::: Data lines
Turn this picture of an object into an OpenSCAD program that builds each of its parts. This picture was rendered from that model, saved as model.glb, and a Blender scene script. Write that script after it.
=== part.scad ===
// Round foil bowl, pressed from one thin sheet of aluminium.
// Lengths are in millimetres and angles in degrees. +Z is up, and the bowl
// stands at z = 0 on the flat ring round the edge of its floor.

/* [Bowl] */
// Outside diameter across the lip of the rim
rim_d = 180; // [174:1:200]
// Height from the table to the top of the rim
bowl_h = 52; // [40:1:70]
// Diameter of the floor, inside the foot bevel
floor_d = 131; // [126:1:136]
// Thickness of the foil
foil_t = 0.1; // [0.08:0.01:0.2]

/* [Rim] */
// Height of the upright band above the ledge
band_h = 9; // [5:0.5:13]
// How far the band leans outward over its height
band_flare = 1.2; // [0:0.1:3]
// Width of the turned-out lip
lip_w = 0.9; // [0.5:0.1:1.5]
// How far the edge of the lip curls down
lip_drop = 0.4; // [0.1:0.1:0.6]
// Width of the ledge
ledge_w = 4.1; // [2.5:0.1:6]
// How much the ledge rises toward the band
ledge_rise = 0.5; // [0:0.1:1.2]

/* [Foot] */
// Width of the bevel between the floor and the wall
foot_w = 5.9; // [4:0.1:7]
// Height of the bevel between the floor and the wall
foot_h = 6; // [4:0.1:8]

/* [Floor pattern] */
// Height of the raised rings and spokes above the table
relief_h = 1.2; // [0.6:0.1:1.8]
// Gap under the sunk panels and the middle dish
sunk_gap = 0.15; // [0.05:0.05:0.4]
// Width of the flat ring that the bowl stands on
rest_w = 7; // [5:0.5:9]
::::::
What you have to do -> Output the listing above word for word.

Full answer ->
Turn this picture of an object into an OpenSCAD program that builds each of its parts. This picture was rendered from that model, saved as model.glb, and a Blender scene script. Write that script after it.
=== part.scad ===
// Round foil bowl, pressed from one thin sheet of aluminium.
// Lengths are in millimetres and angles in degrees. +Z is up, and the bowl
// stands at z = 0 on the flat ring round the edge of its floor.

/* [Bowl] */
// Outside diameter across the lip of the rim
rim_d = 180; // [174:1:200]
// Height from the table to the top of the rim
bowl_h = 52; // [40:1:70]
// Diameter of the floor, inside the foot bevel
floor_d = 131; // [126:1:136]
// Thickness of the foil
foil_t = 0.1; // [0.08:0.01:0.2]

/* [Rim] */
// Height of the upright band above the ledge
band_h = 9; // [5:0.5:13]
// How far the band leans outward over its height
band_flare = 1.2; // [0:0.1:3]
// Width of the turned-out lip
lip_w = 0.9; // [0.5:0.1:1.5]
// How far the edge of the lip curls down
lip_drop = 0.4; // [0.1:0.1:0.6]
// Width of the ledge
ledge_w = 4.1; // [2.5:0.1:6]
// How much the ledge rises toward the band
ledge_rise = 0.5; // [0:0.1:1.2]

/* [Foot] */
// Width of the bevel between the floor and the wall
foot_w = 5.9; // [4:0.1:7]
// Height of the bevel between the floor and the wall
foot_h = 6; // [4:0.1:8]

/* [Floor pattern] */
// Height of the raised rings and spokes above the table
relief_h = 1.2; // [0.6:0.1:1.8]
// Gap under the sunk panels and the middle dish
sunk_gap = 0.15; // [0.05:0.05:0.4]
// Width of the flat ring that the bowl stands on
rest_w = 7; // [5:0.5:9]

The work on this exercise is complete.